Lo que yo hice fue arremangarme, zambullirme en la mugre de aquel edificio de Corrientes 2038 que hoy es el “elegante Rojas”, ponerme a desentrañar textos geniales (como aquel de “La olla”, de Plauto, que se ensayó durante meses en 1975), sacando a luz junto con todos ellos, los recién llegados, lo que las traducciones “prolijas” y “pudorosas” habían desvirtuado por completo y, (en una palabra) NACER CON ELLOS, dejando atrás mi pasado en el teatro, PARA ARRIBAR JUNTOS, SIN MÉTODO, SIN RESABIOS, A UN AMANECER: EL DE UN TEATRO QUE SERÍA LIBRE E INDOBLEGABLE, PESE A TODAS LAS “DIRECCIONES DE CULTURA” QUE SE LE OPUSIESEN.

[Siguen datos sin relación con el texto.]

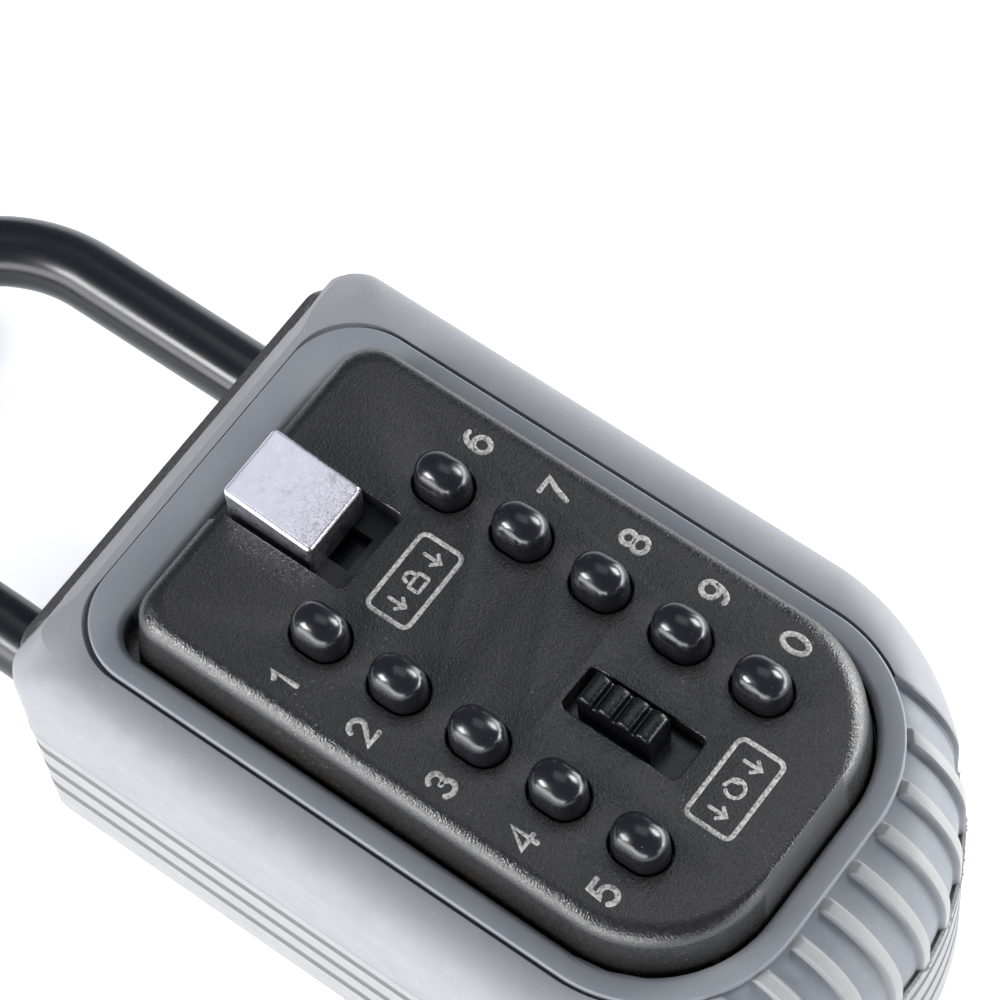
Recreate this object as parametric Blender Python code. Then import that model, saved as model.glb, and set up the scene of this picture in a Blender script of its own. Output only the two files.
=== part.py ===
"""Key lock box: a portable push-button key safe in a rubber boot, with a sliding shackle.

Frame: metres. The box lies on its back, with the back on z = 0. +Z points out of the keypad,
+Y points towards the shackle, and +X is on the right when the keypad is read upright.
The origin is on the back, under the middle row of keys.
"""

import math

import bmesh
import bpy
from mathutils import Vector

MM = 0.001
GAP = 0.3 * MM               # clearance between pieces that touch on the real object

# ---- driving dimensions -------------------------------------------------------------------
PLATE_Z = 50.0 * MM          # top of the keypad plate above the back
KEY_PITCH = 12.0 * MM        # distance between key rows
KEY_COLUMN_X = 12.45 * MM    # half the distance between the two key columns
KEY_ROWS = 5
KEY_HALF_WIDTH = 2.95 * MM
KEY_HALF_LENGTH = 3.85 * MM
KEY_HOLE_GAP = 0.3 * MM      # shows as the dark ring around each key
KEY_HEIGHT = 5.3 * MM        # key top above the plate

COVER_HALF_WIDTH = 24.4 * MM     # at the top edge of the cover's wall
COVER_TOP_Y = 46.0 * MM
COVER_BOTTOM_Y = -39.1 * MM
COVER_R_TOP = 4.8 * MM
COVER_R_BOTTOM = 16.5 * MM
COVER_EDGE = 2.6 * MM            # rolled edge of the plate
COVER_DRAFT = 1.0 * MM           # the wall spreads by this much down to its foot
COVER_FOOT_Z = 37.2 * MM
COVER_FACE = 2.6 * MM            # thickness of the keypad face
COVER_WALL = 2.2 * MM

BOOT_HALF_WIDTH = 36.4 * MM      # rubber boot, the widest part of the body
BOOT_TOP_Y = 58.5 * MM
BOOT_BOTTOM_Y = -55.0 * MM
BOOT_R_TOP = 4.5 * MM
BOOT_WALL = 3.0 * MM
BOOT_BACK = 2.2 * MM
BEAD_Z = 42.0 * MM               # top of the raised bead around the cover
SHOULDER_Z = 41.5 * MM           # boot surface just outside the bead
# outlines: half width, y at the shackle end, y at the far end, corner radii at those two ends
BEAD_LINE = (28.9 * MM, 54.3 * MM, -43.3 * MM, 10.0 * MM, 20.0 * MM)    # where the bead ends
BEAD_WINDOW = (26.2 * MM, 49.3 * MM, -40.4 * MM, 5.5 * MM, 17.5 * MM)   # the bead's inner line
SHOULDER_STEPS = 5
SIDE_DROP = 5.5 * MM             # height of the rounded shoulder along the sides
END_DROP = 14.0 * MM             # the same at the far end, where the tread is
SHACKLE_END_DROP = 3.5 * MM
PARTING_Z = 24.0 * MM            # moulding line, where the tread ribs end
RIB_PITCH = 6.0 * MM
RIB_COUNT = 8
RIB_TOP_HALF = 1.1 * MM
RIB_FOOT_HALF = 1.5 * MM
TREAD_DEPTH = 1.2 * MM
TREAD_HALF_WIDTH = 26.4 * MM
GRIP_GROOVES_Z = (20.0 * MM, 14.0 * MM, 8.2 * MM)
GRIP_GROOVE_DEPTH = 0.6 * MM
GRIP_GROOVE_HALF = 0.45 * MM

CASE_TOP_Y = 60.0 * MM           # the metal case stands a little proud of the boot
CASE_MOUTH = (26.0 * MM, 49.0 * MM, -40.2 * MM, 5.5 * MM, 17.3 * MM)
CASE_THROAT = (23.6 * MM, 46.6 * MM, -37.6 * MM, 4.5 * MM, 15.5 * MM)
CASE_HOLLOW = (30.2 * MM, 54.5 * MM, -48.6 * MM, 4.0 * MM, 29.0 * MM)
LEDGE_TOP_Z = 36.9 * MM          # the cover's foot sits just above this ledge
LEDGE_BOTTOM_Z = 33.5 * MM
CASE_FLOOR_Z = 5.2 * MM

SHACKLE_X = 24.0 * MM
SHACKLE_Z = 12.0 * MM
SHACKLE_R = 4.9 * MM
SHACKLE_BEND_Y = 97.0 * MM       # centre of the bend, whose radius is SHACKLE_X
SHACKLE_TRAVEL = 28.0 * MM
SHORT_LEG_END_Y = 36.5 * MM
LONG_LEG_END_Y = -12.0 * MM
SHACKLE_BORE_R = 5.2 * MM
SHACKLE_CHAMFER = 0.8 * MM
BOSS_INNER_X = 16.6 * MM
BOSS_OUTER_X = 31.5 * MM
RETAINER_R = 1.2 * MM
RETAINER_Y = 20.0 * MM           # the pin that runs in the long leg's flat

LATCH_Y = 39.8 * MM              # middle of the shackle's release latch
LATCH_SPRING_Z = 10.5 * MM
BRIDGE_X = (-5.2 * MM, 14.4 * MM)
BRIDGE_TOP_Z = 17.2 * MM
BRIDGE_SHEET = 1.3 * MM
BRIDGE_SCREWS = ((10.0 * MM, 33.2 * MM), (10.0 * MM, 46.4 * MM))
SCREW_THREAD_R = 1.0 * MM
SCREW_HOLE_R = 1.35 * MM
THREAD_HOLE_R = 1.3 * MM

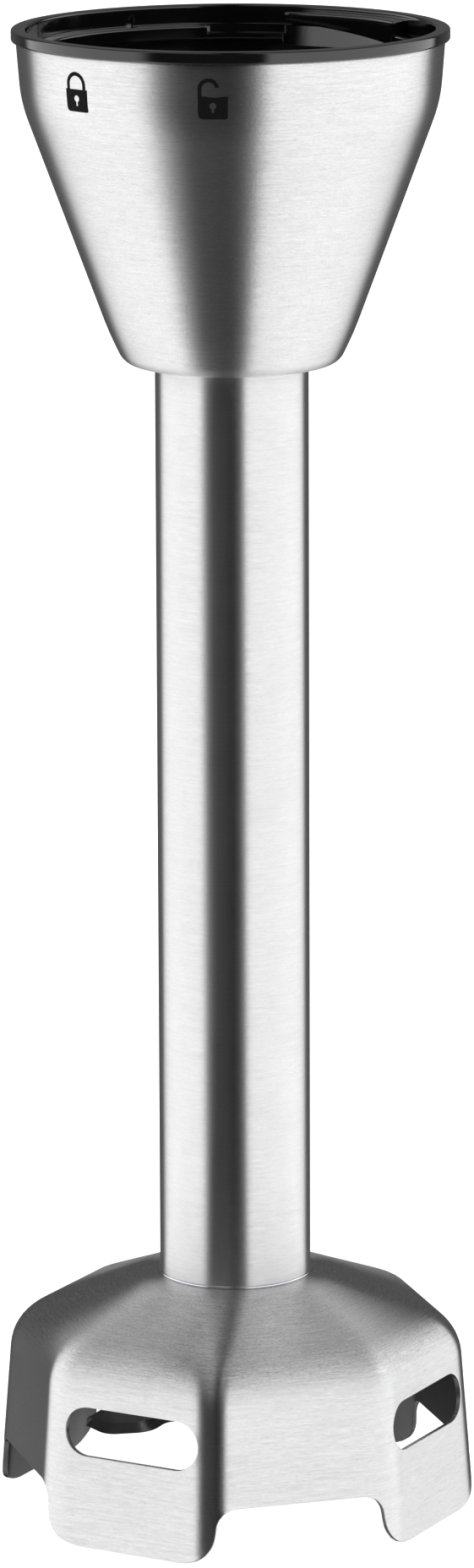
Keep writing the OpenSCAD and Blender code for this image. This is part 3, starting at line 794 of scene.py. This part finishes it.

Les aseguro a quienes se adentren en este Blog, que cuando decidíamos emprender algo nuevo en el TUBA, probablemente fuese yo, su director, quien diese la voz de “Vamos...!”, pero no pasaba ni una milésima de segundo en que se escuchasen diez, veinte, cuarenta voces juveniles gritandose unos a los otros: “Vamos, carajo...!” y allá íbamos, a subirnos a los camiones, a montar cuatro o cinco obras al mismo tiempo, a coser trajes a la casa de alguna o algún integrante (cuando las puertas de Corrientes 2038 se nos cerraban con cualquier pretexto), o buscar ramajes al Delta para recrear la atmósfera del río Paraná en “Lucía Miranda”; a volantear por las calles todas las noches, con frío o con lluvia, para suplir la divulgación que la UBA nos retaceaba; a tantas y tantas locuras más que fueron nuestra SAGRADA LOCURA durante nueve años seguidos.
Yo nunca les enseñé nada; nunca les exigí nada; nunca intenté adoctrinarlos.
Ellos, que no estaban vacunados contra la fiebre de ser OBRERO DEL TEATRO, por estar tan cerca durante tantos días, meses y años de un empecinado “Obrero del Teatro”, sencillamente SE CONTAGIARON.